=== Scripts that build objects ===
--

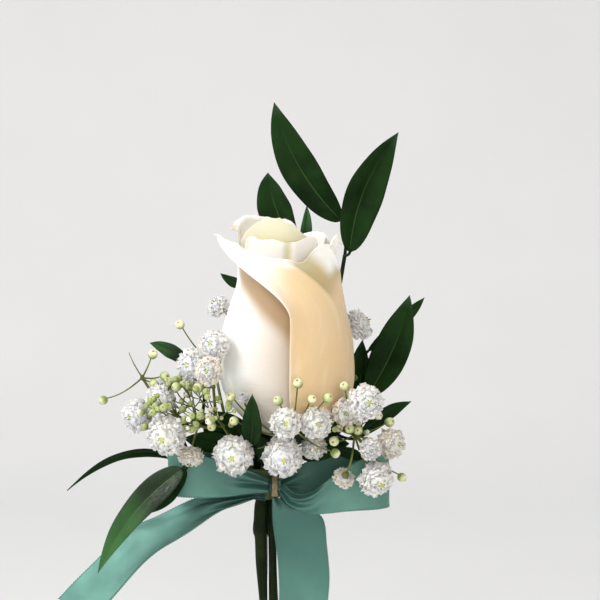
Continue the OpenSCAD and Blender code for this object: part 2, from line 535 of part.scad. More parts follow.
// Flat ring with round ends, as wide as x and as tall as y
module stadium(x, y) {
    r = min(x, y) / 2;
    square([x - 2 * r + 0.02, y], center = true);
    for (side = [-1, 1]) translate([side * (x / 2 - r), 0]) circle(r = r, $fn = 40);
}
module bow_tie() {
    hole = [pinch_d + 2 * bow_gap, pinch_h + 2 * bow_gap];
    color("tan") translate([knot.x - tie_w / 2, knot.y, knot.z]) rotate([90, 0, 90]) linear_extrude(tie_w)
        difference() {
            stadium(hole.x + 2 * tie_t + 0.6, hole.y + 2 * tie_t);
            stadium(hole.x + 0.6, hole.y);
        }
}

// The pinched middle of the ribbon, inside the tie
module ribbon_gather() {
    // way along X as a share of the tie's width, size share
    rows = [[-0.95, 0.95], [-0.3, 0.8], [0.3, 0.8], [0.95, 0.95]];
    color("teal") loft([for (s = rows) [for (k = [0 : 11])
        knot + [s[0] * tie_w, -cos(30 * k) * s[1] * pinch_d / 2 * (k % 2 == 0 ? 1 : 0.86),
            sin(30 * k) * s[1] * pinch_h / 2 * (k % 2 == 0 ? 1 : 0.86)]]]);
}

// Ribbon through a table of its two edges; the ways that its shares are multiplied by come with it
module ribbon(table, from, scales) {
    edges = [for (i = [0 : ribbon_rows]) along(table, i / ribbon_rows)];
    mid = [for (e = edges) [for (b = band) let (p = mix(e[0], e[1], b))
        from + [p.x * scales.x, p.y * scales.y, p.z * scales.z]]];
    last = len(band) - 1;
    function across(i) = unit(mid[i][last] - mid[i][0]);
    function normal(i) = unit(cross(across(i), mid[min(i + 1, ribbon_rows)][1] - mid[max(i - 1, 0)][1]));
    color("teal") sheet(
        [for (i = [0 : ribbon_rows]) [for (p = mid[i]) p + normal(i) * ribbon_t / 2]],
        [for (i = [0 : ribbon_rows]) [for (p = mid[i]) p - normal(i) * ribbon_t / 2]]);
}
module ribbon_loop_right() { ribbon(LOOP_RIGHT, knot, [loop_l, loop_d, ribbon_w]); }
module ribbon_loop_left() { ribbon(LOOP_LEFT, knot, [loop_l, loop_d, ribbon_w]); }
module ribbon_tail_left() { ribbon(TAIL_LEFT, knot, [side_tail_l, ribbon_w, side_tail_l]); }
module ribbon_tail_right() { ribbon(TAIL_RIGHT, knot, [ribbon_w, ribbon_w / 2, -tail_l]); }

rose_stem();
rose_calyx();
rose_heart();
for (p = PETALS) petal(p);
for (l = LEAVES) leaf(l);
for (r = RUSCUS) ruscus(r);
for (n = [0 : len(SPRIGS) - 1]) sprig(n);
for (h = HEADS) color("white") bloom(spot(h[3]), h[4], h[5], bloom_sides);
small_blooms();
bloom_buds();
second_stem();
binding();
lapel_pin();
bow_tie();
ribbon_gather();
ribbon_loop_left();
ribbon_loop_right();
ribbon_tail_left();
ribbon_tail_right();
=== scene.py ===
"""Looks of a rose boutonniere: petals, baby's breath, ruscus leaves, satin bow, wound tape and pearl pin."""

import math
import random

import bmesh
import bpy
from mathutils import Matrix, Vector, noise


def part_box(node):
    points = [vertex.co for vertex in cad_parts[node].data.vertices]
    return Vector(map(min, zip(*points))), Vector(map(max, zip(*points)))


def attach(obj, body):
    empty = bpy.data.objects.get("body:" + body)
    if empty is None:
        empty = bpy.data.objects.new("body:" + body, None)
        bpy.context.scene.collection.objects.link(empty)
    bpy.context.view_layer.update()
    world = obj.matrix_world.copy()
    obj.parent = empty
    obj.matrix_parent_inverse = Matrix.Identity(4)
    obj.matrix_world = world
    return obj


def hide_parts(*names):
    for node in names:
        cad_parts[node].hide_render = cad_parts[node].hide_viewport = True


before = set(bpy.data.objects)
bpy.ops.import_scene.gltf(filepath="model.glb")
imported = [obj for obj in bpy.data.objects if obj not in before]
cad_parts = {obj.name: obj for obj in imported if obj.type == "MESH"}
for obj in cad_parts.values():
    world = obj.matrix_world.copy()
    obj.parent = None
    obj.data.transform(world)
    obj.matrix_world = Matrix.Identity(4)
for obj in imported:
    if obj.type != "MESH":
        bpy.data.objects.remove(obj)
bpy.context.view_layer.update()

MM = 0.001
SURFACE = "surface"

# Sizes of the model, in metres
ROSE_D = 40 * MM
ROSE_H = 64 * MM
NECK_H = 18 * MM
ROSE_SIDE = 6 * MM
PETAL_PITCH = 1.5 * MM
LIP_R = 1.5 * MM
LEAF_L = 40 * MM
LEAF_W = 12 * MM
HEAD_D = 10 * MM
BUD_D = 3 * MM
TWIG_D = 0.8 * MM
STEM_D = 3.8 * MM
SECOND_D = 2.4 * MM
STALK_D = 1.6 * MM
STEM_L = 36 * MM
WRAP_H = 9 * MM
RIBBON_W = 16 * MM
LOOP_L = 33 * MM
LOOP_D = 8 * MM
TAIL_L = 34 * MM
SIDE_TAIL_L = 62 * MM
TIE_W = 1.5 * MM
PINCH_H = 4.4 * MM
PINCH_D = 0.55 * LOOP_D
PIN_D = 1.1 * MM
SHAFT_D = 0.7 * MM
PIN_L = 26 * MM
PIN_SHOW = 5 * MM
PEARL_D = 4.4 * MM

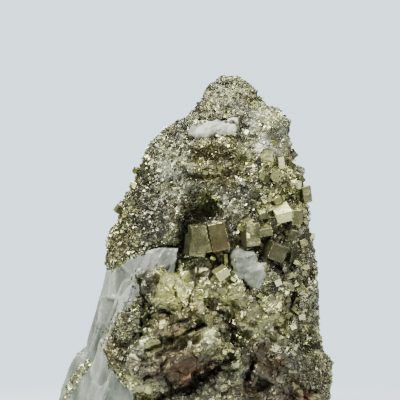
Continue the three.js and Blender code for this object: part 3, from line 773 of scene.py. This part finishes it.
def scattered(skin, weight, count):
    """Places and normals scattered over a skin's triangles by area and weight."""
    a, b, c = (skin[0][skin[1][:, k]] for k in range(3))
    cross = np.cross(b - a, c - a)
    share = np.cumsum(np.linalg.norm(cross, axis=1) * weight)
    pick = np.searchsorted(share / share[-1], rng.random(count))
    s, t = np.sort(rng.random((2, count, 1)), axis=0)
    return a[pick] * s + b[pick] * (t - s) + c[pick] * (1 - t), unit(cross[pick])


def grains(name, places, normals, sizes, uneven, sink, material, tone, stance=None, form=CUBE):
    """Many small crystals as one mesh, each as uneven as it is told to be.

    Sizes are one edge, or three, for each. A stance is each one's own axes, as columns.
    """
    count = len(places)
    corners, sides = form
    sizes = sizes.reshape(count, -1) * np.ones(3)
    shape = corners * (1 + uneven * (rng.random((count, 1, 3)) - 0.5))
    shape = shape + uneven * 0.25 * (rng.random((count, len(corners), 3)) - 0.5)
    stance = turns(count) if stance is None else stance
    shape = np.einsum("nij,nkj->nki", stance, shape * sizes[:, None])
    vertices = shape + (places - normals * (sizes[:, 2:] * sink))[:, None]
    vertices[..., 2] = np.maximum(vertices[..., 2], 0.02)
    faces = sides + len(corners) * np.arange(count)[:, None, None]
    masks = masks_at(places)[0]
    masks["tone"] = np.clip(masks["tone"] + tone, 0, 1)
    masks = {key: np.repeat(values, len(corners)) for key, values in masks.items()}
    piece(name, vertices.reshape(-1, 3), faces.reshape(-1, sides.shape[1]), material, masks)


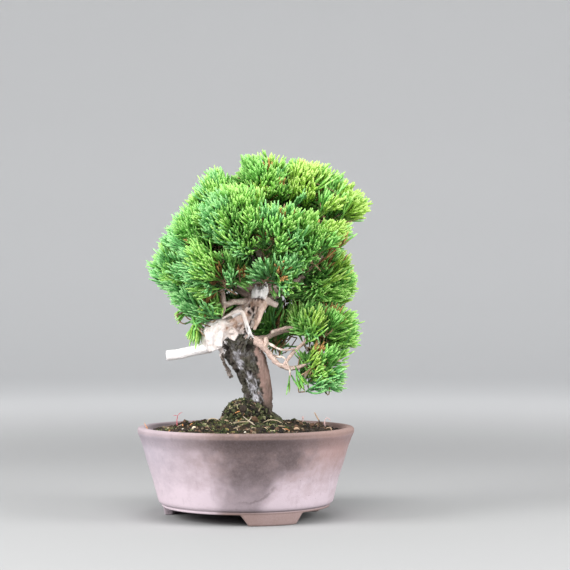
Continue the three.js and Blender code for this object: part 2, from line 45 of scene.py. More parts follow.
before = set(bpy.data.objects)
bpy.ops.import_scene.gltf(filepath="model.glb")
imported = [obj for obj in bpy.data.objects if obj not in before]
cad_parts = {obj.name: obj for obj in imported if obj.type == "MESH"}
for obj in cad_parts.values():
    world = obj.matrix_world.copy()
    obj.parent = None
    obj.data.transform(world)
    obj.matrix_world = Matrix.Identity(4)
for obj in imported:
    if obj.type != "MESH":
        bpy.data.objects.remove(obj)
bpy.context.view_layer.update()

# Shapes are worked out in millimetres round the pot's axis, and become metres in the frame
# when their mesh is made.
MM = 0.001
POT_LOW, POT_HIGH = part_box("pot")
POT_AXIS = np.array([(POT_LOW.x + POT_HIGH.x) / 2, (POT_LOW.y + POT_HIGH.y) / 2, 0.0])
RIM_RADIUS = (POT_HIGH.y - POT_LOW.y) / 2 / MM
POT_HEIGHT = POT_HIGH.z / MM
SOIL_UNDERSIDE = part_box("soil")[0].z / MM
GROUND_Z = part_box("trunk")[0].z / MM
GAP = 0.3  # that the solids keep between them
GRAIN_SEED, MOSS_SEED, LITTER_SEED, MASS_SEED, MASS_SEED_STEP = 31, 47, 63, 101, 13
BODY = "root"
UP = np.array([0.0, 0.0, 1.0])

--

=== Goal ===
Repeat exactly the lines running from the one with "for (l = LEAVES) leaf(l);" through the one with "zip(*points))), Vector(map(max, zip(*points)))", both included.

=== Completed task ===
for (l = LEAVES) leaf(l);
for (r = RUSCUS) ruscus(r);
for (n = [0 : len(SPRIGS) - 1]) sprig(n);
for (h = HEADS) color("white") bloom(spot(h[3]), h[4], h[5], bloom_sides);
small_blooms();
bloom_buds();
second_stem();
binding();
lapel_pin();
bow_tie();
ribbon_gather();
ribbon_loop_left();
ribbon_loop_right();
ribbon_tail_left();
ribbon_tail_right();
=== scene.py ===
"""Looks of a rose boutonniere: petals, baby's breath, ruscus leaves, satin bow, wound tape and pearl pin."""

import math
import random

import bmesh
import bpy
from mathutils import Matrix, Vector, noise


def part_box(node):
    points = [vertex.co for vertex in cad_parts[node].data.vertices]
    return Vector(map(min, zip(*points))), Vector(map(max, zip(*points)))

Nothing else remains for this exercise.